Brussels: The new EU banking union should not be slowed down by member state negotiations, the European financial services commissioner has argued in a major newspaper interview, despite what a senior industry figure tells Delano are “huge unresolved problems.”
Notwithstanding the political battles over the details, the current timetable for a single EU banking authority is achievable and the agency should set caps on bankers’ bonuses, Michel Barnier, France’s European commissioner, told the Financial Times in an interview published in Monday’s edition. In response, the head of Luxembourg’s banking association said the timeline is unrealistic.
In October European ministers agreed to set-up a common banking regulator for the more than 6,000 banks in the euro zone, which will operate under the auspices of the European Central Bank in Frankfurt. However, euro leaders have yet to agree to the organisations’ charter.
This week Barnier (photo) argued for reaching the December deadline, set earlier this year, saying “we need a political decision and that is possible”. The FT quotes him as saying: “There is no obstacle that is insurmountable today. There is no decision that cannot be taken before the end of the year--if there is a political will.”
While originally Barnier had wanted the regulator to begin operations on January 1 of next year, “that deadline is certainly not possible anymore,” Jean-Jacques Rommes, head of the Luxembourg banking trade group ABBL, told Delano on Monday.
If the new single regulator is to begin operations in 2014, the latest target date publically mooted, “Mr. Barnier must have a decision rather quickly,” Rommes reckons. “I am not so optimistic. There are still huge unresolved problems. One of the biggest is the relationship between those that are in the euro zone and those outside. The 27 would have to share a common rulebook with only one supervisor for the 17 and those countries who would join [the euro area]. To make that work I think is immensely complicated,” Rommes said.
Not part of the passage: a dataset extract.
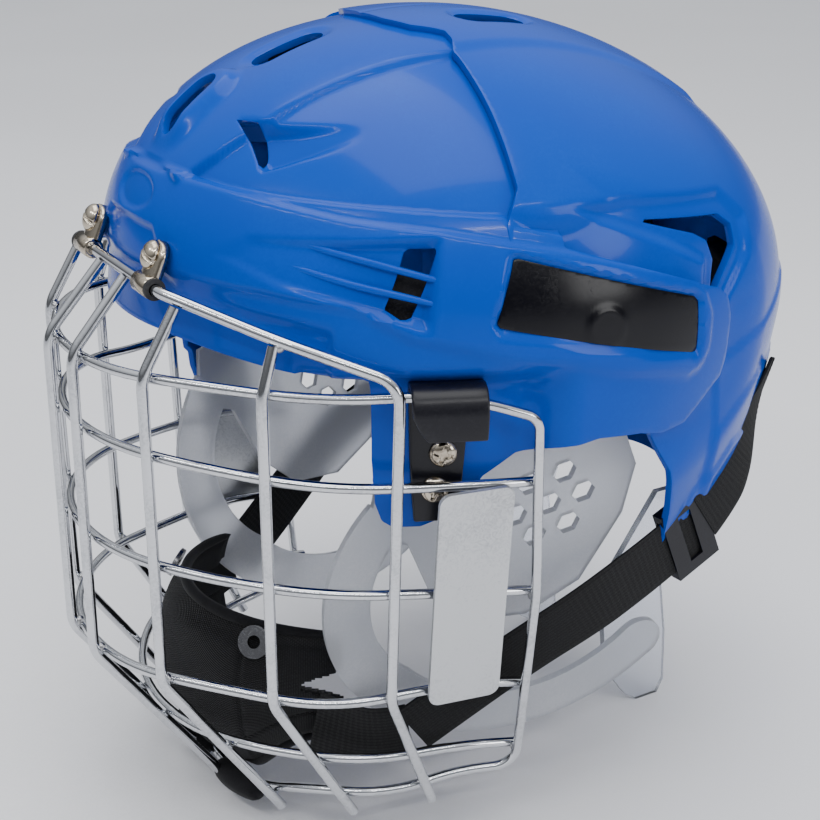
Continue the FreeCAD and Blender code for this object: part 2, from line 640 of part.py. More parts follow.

Elsewhere in its article, the FT said that Barnier opposed “British demands for safeguards to stop the ECB dominating at the European Banking Authority, the agency where supervisors co-ordinate EU technical rules. Although some changes must be made, he is unconvinced by UK demands for there to be a minimum of non-banking union votes in any decision--a so-called ‘double majority’.”
Here the commissioner finds common ground with the Grand Duchy’s banking community. “The British are not terribly helpful on the matter,” Rommes commented. “They find it unfair that other countries would unite and express the same opinion in one authority. You cannot say it’s your right that the others are not united.”
Finally, in his interview Barnier called for a “maximum ceiling” on bankers’ bonuses relative to fixed pay, with the FT quoting him as saying: “Banks need to pay attention. They are part of society, they are not outside of society,” he said. “Bonuses and remuneration are absolutely incomprehensible for people.”
“It may be the wrong idea to pay millions of euro in bonuses, I don’t say the contrary,” Rommes told Delano. “Luxembourg has never been the country of huge bonuses. We are not so afraid of [not being able to pay] huge bonuses, because we don’t pay huge bonuses.” Rather Rommes fears “an administrative nightmare.”
“The European Commission is not known for taking paperwork away. Once they’re on a subject, it never gets easier for us in the end.”